Exercise instructions:
Below are some records; quote exactly the lines from the one that contains "Turn this picture" through the one that contains "to each other", inclusive, and no others.
########################################
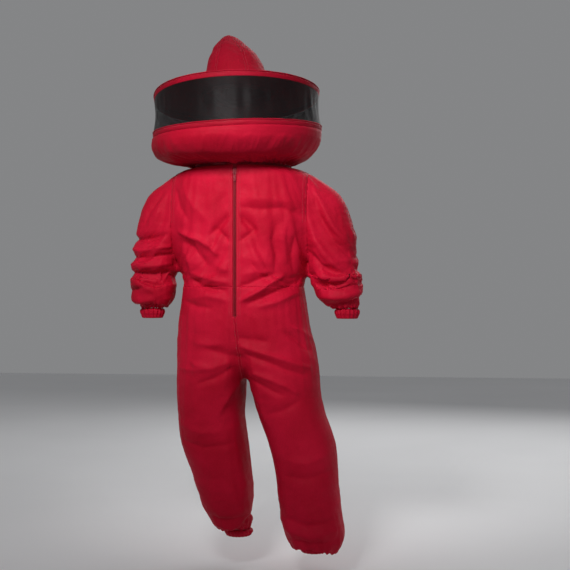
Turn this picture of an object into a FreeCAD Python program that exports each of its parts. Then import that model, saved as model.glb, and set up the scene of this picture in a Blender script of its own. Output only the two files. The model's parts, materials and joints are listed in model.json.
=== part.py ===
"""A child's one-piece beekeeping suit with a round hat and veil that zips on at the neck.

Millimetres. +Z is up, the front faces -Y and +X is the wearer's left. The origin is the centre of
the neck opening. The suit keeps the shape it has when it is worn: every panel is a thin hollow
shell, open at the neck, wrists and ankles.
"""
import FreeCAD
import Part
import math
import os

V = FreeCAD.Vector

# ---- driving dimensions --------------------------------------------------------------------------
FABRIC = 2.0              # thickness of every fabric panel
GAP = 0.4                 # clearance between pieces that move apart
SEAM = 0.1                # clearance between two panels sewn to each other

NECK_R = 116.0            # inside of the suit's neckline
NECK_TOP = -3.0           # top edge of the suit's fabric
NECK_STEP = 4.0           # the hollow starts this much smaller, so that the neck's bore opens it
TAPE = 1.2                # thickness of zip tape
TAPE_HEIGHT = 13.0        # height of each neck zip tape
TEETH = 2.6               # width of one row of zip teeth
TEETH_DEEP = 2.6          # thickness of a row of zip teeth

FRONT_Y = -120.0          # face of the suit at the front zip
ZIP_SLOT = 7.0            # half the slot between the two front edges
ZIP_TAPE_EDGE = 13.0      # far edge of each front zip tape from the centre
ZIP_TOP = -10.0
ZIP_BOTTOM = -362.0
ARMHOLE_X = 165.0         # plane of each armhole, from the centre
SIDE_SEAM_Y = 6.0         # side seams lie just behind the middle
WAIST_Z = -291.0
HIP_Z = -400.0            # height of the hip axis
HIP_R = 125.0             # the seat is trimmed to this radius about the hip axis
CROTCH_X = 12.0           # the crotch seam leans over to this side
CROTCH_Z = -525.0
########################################
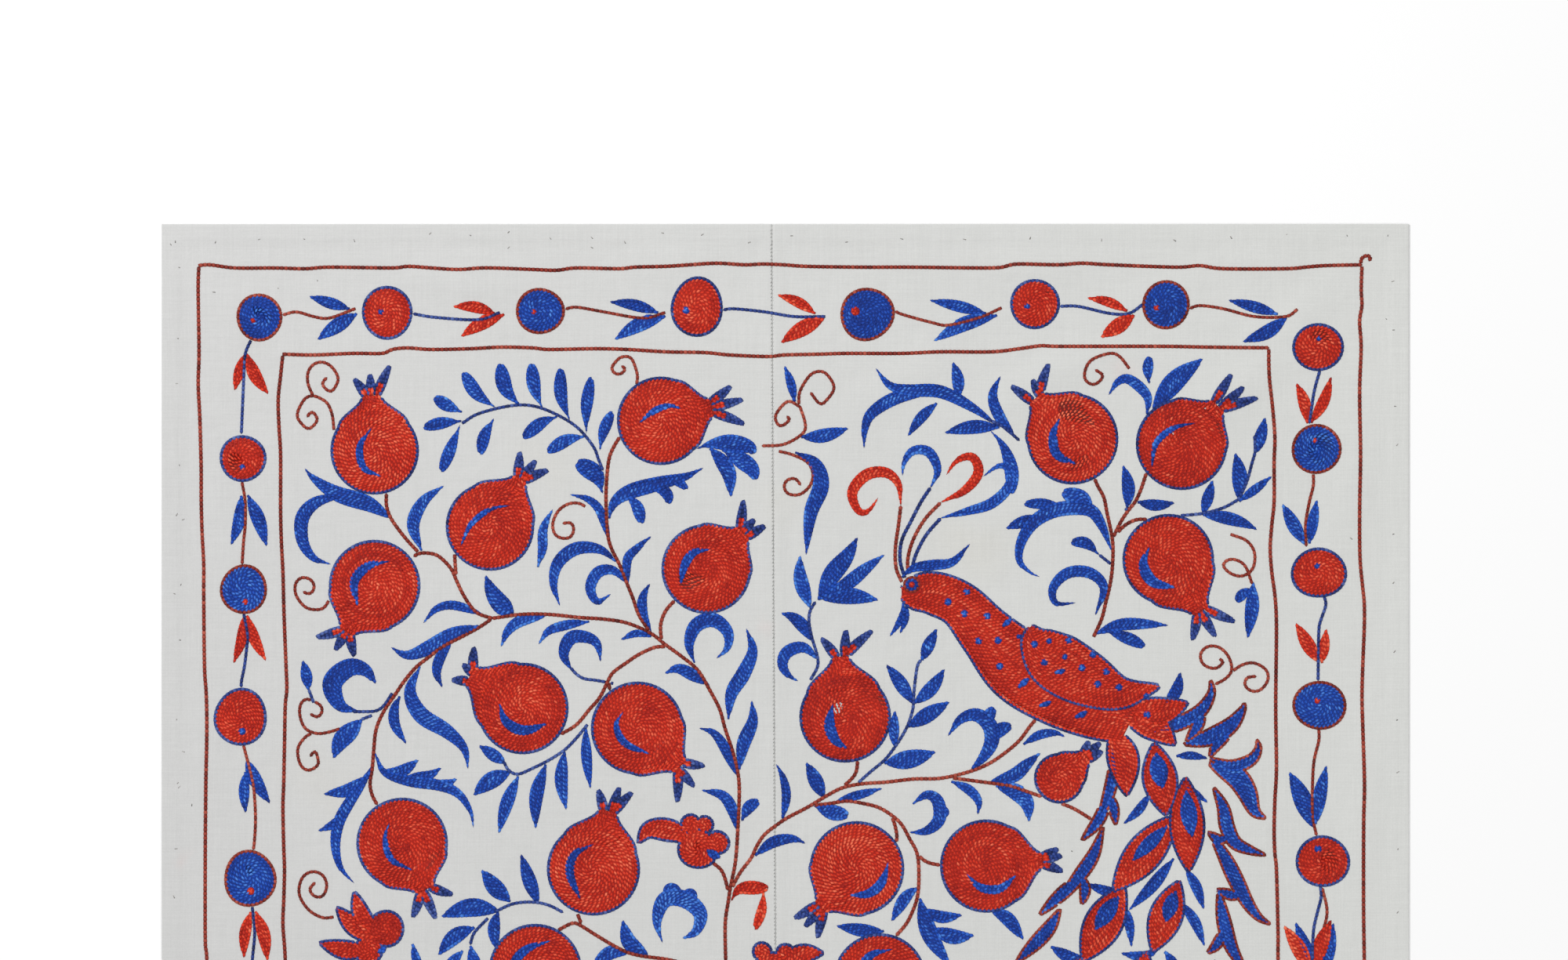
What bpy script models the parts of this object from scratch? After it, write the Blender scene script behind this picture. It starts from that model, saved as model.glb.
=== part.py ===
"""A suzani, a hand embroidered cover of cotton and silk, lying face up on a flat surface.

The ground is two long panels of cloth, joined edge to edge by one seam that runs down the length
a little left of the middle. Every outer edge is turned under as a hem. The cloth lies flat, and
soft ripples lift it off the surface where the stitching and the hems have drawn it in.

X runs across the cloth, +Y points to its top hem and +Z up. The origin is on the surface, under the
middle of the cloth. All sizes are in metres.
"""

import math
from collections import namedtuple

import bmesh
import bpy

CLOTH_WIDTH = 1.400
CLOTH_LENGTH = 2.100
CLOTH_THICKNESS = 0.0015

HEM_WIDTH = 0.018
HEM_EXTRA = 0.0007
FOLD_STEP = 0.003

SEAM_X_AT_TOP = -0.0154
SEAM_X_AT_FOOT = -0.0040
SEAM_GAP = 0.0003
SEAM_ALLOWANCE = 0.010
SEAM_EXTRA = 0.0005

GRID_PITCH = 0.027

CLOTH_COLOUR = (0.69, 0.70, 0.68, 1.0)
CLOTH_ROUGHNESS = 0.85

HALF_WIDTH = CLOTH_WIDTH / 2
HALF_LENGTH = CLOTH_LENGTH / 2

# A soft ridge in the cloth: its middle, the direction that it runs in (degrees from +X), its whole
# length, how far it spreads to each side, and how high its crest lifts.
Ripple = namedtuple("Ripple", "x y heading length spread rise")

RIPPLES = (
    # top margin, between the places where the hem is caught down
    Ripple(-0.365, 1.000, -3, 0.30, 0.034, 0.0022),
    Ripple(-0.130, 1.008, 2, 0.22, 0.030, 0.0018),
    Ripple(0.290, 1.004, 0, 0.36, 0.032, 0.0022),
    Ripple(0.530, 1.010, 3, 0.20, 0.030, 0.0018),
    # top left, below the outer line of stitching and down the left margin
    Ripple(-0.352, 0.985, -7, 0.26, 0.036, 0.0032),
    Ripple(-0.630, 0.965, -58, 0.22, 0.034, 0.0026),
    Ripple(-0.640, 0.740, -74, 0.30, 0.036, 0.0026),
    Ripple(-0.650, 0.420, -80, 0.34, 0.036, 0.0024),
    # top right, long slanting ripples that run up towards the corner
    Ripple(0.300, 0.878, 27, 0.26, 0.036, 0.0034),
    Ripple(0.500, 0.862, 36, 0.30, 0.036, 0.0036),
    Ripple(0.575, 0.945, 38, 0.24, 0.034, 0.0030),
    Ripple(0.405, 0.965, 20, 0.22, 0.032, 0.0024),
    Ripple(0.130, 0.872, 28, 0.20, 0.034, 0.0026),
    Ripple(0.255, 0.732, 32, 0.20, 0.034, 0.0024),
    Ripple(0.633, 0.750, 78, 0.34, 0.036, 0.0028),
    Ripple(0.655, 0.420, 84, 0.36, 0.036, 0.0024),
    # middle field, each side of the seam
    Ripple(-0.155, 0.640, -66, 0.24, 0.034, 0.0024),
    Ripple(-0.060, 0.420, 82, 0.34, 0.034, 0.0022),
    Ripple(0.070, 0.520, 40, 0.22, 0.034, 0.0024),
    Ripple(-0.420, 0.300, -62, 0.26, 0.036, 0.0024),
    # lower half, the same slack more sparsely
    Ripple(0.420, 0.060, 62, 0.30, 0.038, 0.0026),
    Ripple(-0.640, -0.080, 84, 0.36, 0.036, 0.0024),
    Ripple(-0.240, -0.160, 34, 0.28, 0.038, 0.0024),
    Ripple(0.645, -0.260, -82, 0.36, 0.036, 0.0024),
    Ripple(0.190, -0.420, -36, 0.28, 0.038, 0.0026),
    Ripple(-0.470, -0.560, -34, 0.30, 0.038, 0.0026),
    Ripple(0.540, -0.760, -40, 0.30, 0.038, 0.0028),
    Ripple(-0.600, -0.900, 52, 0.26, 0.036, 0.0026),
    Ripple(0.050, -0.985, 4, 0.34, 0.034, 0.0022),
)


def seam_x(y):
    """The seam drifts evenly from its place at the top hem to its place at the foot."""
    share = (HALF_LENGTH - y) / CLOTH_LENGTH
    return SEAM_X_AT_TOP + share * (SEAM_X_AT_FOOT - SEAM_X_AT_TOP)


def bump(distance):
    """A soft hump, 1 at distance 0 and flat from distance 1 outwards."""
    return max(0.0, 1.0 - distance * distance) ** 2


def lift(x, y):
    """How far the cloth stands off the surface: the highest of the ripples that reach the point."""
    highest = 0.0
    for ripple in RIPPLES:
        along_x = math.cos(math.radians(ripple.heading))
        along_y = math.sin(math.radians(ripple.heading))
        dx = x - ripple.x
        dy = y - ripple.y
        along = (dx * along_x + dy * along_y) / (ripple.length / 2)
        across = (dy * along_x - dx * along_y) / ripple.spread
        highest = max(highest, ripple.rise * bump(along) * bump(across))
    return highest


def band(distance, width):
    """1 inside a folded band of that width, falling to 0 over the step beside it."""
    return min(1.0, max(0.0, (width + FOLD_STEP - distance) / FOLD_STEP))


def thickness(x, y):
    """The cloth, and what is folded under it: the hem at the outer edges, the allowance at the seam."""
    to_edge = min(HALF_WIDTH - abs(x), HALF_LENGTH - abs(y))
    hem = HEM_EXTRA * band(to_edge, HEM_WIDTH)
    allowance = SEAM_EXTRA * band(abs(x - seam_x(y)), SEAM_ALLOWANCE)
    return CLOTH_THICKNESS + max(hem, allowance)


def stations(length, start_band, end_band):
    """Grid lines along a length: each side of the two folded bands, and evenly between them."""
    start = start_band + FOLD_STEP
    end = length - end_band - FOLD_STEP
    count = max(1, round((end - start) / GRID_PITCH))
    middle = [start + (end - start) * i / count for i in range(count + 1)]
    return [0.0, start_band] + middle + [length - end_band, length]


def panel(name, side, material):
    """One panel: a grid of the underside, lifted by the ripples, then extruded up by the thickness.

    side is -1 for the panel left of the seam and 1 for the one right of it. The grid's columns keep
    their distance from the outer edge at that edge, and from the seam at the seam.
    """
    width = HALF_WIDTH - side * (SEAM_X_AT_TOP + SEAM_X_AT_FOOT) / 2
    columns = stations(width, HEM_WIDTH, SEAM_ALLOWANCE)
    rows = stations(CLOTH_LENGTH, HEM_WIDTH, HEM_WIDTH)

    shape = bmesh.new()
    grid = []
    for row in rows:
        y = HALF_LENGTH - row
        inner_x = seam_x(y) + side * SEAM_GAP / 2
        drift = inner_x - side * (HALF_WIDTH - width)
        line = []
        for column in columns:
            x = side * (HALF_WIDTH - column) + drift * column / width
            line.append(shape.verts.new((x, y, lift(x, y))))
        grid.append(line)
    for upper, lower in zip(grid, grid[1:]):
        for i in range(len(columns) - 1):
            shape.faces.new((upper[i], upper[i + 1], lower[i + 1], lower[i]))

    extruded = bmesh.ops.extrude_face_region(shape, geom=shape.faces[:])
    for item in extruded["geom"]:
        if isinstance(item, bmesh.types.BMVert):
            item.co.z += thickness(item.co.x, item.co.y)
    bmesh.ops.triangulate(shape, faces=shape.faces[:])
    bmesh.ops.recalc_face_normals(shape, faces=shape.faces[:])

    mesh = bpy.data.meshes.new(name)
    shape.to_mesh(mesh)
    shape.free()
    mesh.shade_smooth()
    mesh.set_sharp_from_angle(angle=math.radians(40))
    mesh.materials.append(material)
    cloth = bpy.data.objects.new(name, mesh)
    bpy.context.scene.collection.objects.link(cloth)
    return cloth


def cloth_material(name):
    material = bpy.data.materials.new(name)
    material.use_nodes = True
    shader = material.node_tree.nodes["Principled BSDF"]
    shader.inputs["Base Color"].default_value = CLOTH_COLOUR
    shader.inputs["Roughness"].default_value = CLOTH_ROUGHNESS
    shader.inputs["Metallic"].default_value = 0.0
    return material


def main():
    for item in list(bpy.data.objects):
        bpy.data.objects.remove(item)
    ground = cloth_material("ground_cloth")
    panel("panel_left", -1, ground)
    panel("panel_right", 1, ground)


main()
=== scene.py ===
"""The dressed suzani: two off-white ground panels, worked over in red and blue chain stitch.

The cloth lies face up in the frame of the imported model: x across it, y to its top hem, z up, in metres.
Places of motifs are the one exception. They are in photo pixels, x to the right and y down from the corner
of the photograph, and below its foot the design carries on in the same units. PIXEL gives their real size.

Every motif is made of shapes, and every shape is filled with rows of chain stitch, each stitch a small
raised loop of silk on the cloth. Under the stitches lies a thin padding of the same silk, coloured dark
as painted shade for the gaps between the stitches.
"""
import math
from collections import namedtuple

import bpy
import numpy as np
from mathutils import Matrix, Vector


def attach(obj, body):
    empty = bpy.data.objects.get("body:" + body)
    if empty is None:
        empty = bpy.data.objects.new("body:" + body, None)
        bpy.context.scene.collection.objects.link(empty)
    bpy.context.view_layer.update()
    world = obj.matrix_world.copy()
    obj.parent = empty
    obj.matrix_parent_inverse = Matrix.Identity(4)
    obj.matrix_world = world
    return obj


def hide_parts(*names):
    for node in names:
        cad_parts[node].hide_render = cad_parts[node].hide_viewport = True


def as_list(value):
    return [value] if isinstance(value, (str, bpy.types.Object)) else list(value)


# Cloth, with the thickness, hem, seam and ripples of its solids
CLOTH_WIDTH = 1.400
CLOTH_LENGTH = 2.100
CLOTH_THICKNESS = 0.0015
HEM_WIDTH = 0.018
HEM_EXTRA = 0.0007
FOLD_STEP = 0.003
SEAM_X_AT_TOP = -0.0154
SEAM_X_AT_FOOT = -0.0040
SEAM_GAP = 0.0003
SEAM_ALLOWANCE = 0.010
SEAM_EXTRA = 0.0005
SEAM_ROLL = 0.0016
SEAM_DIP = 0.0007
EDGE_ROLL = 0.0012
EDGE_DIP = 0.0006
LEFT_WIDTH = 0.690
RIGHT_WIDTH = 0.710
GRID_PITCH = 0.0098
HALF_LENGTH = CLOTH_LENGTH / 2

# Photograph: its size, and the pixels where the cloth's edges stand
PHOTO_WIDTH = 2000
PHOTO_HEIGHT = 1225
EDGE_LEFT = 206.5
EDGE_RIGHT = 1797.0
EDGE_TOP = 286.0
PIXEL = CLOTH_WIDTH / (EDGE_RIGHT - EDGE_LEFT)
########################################
Solution to the exercise:
Turn this picture of an object into a FreeCAD Python program that exports each of its parts. Then import that model, saved as model.glb, and set up the scene of this picture in a Blender script of its own. Output only the two files. The model's parts, materials and joints are listed in model.json.
=== part.py ===
"""A child's one-piece beekeeping suit with a round hat and veil that zips on at the neck.

Millimetres. +Z is up, the front faces -Y and +X is the wearer's left. The origin is the centre of
the neck opening. The suit keeps the shape it has when it is worn: every panel is a thin hollow
shell, open at the neck, wrists and ankles.
"""
import FreeCAD
import Part
import math
import os

V = FreeCAD.Vector

# ---- driving dimensions --------------------------------------------------------------------------
FABRIC = 2.0              # thickness of every fabric panel
GAP = 0.4                 # clearance between pieces that move apart
SEAM = 0.1                # clearance between two panels sewn to each other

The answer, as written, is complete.